Dia menyampaikan ketersediaan pangan menjadi persoalan yang penting untuk dibahas dan dikaji bersama.
Melihat dari beberapa kali belakangan ini bencana alam yang melanda Sumbar, dampak yang sangat dirasakan adalah soal pangan, dan membuat harga-harga di pasar naik, dan berujung pada inflasi.
Seperti halnya yang terlihat kondisi inflasi di Sumbar pada Juni 2024 kemarin itu. Angka inflasi Sumbar yang termasuk tinggi dan menempati sepuluh besar inflasi tertinggi di Indonesia dengan angka 4,04%, dan hal kondisi itu terjadi salah satunya dampak dari bencana alam.
"Saya berharap ada semacam seminar untuk membahas strategi ketersediaan pangan di daerah rawan bencana alam itu. Kemudian ditindaklanjuti dengan program, sehingga apa yang diharapkan bisa terwujud," ucap Majid.

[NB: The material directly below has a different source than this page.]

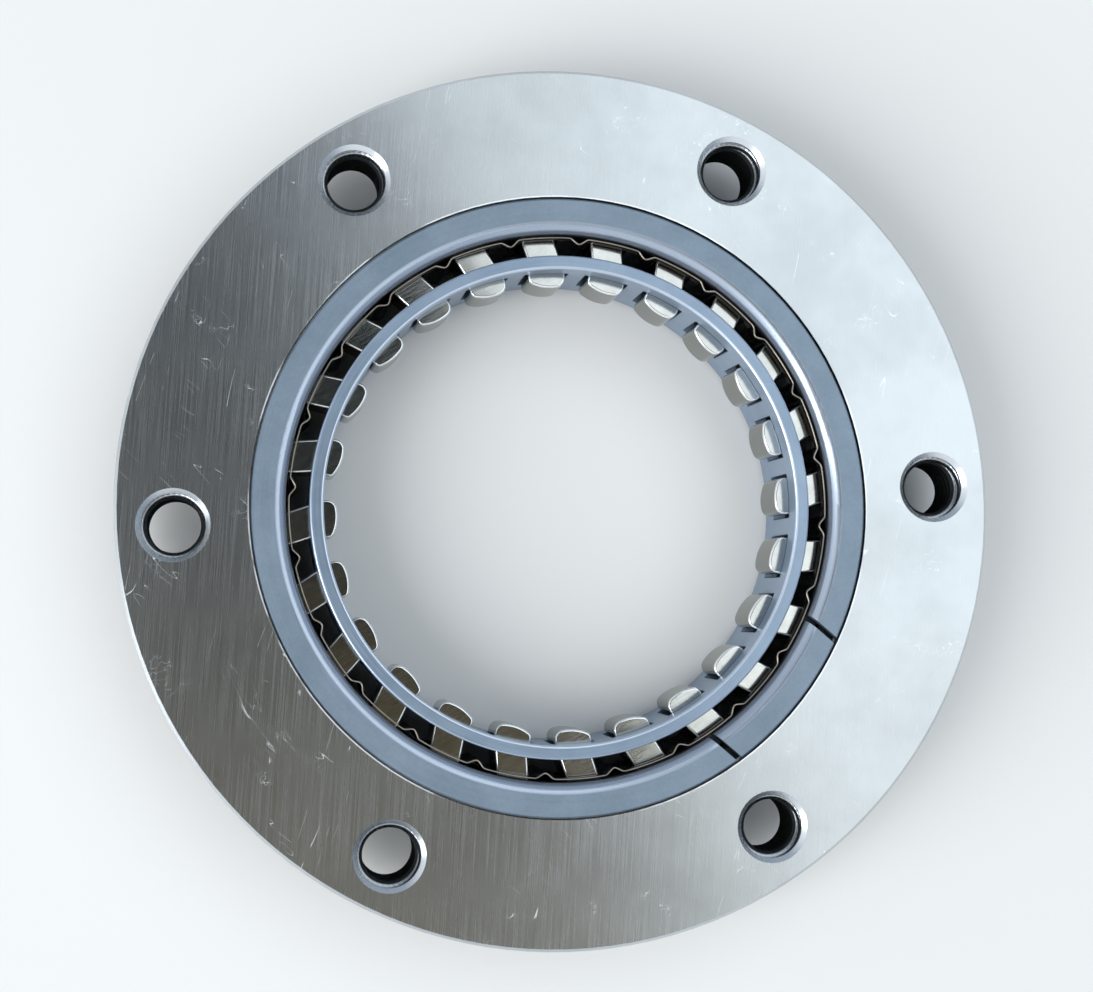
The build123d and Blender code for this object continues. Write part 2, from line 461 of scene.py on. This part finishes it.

Terkait persoalan inflasi, Badan Pusat Statistik (BPS) mencatat secara month to month (mtm) pada bulan Juli 2024 Sumbar mengalami deflasi sebesar 1,07%.
Kepala BPS Sumbar Sugeng Arianto mengatakan komoditas yang memberikan andil atau sumbangan deflasi mtm, seperti cabai merah, bawang merah, daging ayam hingga telur ayam.
Dia menyebutkan kalau melihat pada Juni 2024 lalu deflasi Sumbar itu 0,14% mtm. Artinya pada Juli 2024 ini cukup besar terjadi deflasi yakni 1,07%.
Menurutnya dengan adanya angka deflasi itu, inflasi Sumbar pada Juli 2024 ini secara yoy 2,44%.
Hal tersebut menunjukan kondisi yang bagus, dan BPS berharap seiring mulai membaiknya penanganan dampak bencana, perekonomian pun bisa tumbuh lebih baik.
"Ketersediaan pangan maupun hortikultura diharapkan membaik, sehingga harga-harga komoditas di pasar bisa terkendali," harapnya.